Flameshot My friend Jared always extols the Unix philosophy that programs should “do one thing and do it well”. One program that fits that description is flameshot. Flameshot makes great screenshots and allows you to easily annotate them.

A few years ago I was put in a position where I had to produce monthly reports that included screenshots from our tools. The default gnome-screenshot application is difficult to work with. It has to be re-invoked for each capture and it doesn’t allow you to easily adjust the parameters or annotate the picture. As a result, I’d take a bunch of screenshots and each one involved a try or two to capture the right section, then opening in Gimp to edit. It took forever.

Flameshot made this an easy process. Since then, I very commonly want to take a screenshot for this blog or for an email. Usually I’m trying to demonstrate a function or show what a screen looks like. This program allows me to quickly grab the section of the screen I need, highlight, draw, and even obfuscate sensitive portions (like credentials).

Flameshot can be downloaded from Github, but most distros have it in their archives. It’s available as a flatpak, snap, AppImage, rpm, or deb. It’s even available for Windows. On Ubuntu, it can be pulled down using:

sudo apt install flameshot  

For snap:

sudo install snap

For flatpak:

flatpak install  

or grab the AppImage version from the website.

There’s a lot of gnashing of teeth about which of these formats is better. Personally, grabbing the DEB means that I update it with the rest of my applications and I haven’t had issues with DEB. I’ve used all three of the portable formats and found them to be fungible. Appimage is both the most portable and the easiest to forget updates with.

Invoking Flameshot

Flameshot can be launched from the menu. It will also install an icon on the bar - on Gnome you need the TopIcons extension to see it.
It also works well to map a keybinding to it, such as PrintScreen. Link the keypress to the command: flameshot gui

Using Flameshot

Once you start Flameshot, the screen immediately dims and you are prompted to drag a box around the area of the screen you want to snip.

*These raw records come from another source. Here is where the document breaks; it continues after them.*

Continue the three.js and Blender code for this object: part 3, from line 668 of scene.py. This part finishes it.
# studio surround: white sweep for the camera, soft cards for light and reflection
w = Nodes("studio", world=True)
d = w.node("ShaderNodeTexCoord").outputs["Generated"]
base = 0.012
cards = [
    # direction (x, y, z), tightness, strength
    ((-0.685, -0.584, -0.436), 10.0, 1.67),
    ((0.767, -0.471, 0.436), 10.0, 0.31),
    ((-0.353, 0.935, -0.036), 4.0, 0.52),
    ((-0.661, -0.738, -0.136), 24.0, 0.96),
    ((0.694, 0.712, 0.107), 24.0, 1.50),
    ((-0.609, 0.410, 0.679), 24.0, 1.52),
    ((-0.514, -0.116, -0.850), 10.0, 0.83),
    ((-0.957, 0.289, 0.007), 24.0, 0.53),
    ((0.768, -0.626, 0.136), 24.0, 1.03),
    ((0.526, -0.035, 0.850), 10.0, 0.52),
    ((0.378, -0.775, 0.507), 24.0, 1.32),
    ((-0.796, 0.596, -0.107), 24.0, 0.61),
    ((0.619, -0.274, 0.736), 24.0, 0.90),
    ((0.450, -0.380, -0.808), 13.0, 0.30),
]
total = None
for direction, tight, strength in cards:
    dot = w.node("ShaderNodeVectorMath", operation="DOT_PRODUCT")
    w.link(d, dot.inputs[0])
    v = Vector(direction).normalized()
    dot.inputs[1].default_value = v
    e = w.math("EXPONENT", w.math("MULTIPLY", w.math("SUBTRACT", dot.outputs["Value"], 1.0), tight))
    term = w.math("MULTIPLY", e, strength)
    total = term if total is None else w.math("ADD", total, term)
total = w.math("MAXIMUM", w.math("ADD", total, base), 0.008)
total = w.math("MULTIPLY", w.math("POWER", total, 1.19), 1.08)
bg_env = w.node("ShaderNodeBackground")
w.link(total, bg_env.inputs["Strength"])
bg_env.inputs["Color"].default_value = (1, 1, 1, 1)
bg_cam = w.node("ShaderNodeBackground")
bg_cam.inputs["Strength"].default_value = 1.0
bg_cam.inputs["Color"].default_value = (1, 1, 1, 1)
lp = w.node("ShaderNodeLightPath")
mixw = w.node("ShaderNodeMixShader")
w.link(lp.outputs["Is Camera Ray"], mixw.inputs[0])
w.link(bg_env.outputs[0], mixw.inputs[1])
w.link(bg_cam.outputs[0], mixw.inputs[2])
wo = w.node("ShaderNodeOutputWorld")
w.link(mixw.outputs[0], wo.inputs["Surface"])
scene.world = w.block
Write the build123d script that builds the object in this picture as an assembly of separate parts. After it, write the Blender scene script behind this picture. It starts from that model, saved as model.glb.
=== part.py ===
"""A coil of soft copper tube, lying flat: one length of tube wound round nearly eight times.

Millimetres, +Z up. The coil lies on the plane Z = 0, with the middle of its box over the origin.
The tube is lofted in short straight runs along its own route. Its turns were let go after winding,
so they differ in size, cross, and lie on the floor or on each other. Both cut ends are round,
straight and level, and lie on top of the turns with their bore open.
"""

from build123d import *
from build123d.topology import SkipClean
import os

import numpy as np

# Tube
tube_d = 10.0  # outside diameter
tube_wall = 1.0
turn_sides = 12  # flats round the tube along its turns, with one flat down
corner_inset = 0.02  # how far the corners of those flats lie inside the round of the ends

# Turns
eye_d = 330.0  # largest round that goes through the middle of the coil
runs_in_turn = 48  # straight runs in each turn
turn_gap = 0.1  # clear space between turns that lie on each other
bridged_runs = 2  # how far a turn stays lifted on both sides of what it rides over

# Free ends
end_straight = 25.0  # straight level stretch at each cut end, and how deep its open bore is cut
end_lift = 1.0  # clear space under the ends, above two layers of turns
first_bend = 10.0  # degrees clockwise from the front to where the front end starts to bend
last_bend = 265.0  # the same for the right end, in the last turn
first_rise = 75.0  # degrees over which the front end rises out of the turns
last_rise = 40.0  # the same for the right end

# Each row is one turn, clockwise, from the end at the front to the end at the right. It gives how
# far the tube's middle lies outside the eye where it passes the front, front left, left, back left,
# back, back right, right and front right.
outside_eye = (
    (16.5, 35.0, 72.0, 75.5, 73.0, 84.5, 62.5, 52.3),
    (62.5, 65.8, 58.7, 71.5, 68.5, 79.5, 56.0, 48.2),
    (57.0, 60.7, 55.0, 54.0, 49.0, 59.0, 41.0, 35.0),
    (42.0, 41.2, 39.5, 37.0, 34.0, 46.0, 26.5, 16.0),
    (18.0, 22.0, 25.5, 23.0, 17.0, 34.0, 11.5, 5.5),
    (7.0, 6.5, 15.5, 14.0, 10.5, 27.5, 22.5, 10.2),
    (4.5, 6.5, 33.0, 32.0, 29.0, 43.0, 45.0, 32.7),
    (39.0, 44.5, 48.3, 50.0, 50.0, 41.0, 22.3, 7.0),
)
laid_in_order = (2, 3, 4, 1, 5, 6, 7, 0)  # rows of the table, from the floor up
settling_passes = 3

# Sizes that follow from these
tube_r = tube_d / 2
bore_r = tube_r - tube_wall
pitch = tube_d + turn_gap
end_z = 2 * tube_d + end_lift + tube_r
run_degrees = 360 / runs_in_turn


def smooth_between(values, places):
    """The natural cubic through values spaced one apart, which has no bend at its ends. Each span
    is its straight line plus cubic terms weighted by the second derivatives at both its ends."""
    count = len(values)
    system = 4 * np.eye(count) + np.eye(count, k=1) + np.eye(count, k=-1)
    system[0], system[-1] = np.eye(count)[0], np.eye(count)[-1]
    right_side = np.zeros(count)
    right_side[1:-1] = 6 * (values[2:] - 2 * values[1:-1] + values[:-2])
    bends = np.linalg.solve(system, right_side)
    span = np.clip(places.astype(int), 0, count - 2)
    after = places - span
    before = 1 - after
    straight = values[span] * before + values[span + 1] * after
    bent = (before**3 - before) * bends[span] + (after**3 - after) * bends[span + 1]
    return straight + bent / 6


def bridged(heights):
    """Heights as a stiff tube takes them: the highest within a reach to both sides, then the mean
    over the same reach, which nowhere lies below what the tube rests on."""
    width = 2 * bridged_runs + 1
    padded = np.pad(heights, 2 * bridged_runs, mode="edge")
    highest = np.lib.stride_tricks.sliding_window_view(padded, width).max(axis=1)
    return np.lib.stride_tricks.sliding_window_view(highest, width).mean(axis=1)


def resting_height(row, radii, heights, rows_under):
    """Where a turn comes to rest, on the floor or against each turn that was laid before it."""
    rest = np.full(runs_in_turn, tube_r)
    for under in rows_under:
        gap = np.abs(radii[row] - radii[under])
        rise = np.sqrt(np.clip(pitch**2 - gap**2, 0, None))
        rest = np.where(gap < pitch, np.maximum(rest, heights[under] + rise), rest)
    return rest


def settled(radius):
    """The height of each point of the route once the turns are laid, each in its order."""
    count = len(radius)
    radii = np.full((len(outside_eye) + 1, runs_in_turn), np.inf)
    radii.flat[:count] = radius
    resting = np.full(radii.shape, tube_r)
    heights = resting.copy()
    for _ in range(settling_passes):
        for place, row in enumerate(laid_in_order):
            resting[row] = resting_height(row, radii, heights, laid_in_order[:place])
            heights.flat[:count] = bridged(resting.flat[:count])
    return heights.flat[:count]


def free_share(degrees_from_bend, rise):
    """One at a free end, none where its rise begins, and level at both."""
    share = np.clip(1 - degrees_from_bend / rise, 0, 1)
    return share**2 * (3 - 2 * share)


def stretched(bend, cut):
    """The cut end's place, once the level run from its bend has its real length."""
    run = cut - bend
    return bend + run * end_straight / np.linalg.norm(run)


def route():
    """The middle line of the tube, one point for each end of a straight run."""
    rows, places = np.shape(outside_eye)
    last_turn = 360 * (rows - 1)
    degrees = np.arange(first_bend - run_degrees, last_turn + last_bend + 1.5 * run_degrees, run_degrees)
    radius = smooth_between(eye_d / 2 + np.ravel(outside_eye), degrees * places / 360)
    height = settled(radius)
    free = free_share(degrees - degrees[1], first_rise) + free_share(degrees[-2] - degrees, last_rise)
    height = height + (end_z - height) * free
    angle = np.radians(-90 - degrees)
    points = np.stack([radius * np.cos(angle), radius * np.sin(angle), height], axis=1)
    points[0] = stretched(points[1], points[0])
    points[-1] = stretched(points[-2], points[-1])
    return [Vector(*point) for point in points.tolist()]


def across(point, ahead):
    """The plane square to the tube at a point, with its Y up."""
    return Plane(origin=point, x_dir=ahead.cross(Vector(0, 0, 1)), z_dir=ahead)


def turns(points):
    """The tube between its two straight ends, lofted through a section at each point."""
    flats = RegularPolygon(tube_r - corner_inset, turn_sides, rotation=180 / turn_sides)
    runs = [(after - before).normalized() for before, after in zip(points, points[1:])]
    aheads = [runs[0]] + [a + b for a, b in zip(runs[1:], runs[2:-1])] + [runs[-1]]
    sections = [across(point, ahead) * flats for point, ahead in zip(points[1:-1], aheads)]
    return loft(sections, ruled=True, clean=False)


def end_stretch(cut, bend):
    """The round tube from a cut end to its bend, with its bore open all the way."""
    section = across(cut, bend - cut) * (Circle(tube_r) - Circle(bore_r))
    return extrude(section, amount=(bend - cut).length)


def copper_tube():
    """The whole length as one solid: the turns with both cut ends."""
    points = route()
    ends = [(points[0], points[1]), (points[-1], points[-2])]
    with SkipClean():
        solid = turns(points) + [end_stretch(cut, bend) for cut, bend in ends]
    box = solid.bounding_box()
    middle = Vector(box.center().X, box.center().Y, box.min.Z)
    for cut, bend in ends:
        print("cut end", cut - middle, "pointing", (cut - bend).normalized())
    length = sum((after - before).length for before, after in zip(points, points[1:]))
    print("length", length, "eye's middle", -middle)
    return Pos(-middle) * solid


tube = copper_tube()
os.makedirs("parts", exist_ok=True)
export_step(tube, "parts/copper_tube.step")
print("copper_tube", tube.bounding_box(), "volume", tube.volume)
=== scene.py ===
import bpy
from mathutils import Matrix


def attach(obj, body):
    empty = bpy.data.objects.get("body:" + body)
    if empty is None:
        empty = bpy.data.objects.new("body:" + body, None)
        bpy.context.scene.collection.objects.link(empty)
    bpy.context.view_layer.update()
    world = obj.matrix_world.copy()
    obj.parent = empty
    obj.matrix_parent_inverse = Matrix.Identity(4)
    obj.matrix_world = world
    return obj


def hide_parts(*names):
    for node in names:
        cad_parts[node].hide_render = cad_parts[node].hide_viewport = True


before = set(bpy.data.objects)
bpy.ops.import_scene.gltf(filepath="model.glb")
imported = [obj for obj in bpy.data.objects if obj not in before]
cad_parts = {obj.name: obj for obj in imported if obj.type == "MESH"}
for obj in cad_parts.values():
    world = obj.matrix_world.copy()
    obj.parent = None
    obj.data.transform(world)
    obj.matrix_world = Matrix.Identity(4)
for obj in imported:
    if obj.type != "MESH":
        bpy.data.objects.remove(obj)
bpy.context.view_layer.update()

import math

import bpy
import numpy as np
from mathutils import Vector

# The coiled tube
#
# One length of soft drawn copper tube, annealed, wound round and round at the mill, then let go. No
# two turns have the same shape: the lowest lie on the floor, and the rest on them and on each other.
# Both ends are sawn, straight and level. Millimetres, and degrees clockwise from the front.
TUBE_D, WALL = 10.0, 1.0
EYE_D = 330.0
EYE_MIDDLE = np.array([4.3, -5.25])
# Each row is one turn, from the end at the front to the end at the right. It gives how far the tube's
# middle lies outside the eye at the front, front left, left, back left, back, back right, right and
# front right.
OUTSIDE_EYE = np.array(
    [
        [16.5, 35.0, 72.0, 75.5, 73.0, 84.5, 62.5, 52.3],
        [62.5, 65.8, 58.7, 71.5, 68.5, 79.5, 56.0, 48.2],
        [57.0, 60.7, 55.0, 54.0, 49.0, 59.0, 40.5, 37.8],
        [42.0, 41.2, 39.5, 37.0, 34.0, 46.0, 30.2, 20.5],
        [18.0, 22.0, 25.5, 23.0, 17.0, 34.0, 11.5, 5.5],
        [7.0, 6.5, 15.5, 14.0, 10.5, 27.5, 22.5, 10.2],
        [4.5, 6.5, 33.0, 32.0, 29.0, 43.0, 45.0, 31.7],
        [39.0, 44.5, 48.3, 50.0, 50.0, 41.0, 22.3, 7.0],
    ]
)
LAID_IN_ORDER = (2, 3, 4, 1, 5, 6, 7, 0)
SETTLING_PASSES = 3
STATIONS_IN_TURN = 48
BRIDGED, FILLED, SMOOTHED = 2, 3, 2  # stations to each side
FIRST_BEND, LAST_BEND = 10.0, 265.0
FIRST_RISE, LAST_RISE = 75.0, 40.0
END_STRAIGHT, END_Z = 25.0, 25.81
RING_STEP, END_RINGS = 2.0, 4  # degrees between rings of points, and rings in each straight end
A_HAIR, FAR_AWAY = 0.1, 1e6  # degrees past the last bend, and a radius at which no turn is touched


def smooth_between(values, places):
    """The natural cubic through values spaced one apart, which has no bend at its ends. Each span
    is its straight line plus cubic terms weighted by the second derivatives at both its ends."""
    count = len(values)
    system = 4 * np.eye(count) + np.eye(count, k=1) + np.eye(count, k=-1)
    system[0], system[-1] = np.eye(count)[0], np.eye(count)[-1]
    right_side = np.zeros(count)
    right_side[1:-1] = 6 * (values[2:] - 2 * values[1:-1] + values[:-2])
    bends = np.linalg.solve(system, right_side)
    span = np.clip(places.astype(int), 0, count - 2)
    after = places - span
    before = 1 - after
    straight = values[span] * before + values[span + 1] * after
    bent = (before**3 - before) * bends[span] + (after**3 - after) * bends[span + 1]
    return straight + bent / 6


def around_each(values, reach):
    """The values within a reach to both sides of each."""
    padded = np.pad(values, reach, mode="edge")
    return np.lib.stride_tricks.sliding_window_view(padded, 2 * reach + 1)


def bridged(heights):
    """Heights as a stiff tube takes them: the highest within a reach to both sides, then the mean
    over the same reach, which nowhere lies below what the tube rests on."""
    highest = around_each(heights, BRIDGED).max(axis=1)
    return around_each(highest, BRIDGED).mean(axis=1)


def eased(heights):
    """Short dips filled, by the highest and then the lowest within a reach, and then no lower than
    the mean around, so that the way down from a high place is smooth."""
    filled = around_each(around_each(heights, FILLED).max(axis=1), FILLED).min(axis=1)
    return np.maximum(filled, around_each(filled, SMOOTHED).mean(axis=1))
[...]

Once the box is defined, a series of circular option buttons surround the selection to allow editing.

The animated graphic above does a good job showing this action. Some of the features I most commonly use are arrows, lines and boxes,and the “smear” tool to hide sensative parts. Once done, click the disk icon and save your file.


As I said, Flameshot takes great screen captures. Since I titled this a “love letter”, it’s obviously a program that I find valuable. It makes it easy to annotate them. It’s easy to adjust the capture and it’s easy to re-invoke if needed.

Flameshot has become a part of my standard install - frankly I’m not clear why it’s not included standard with most distributions. It does one thing really well. I encourage you to give it a try!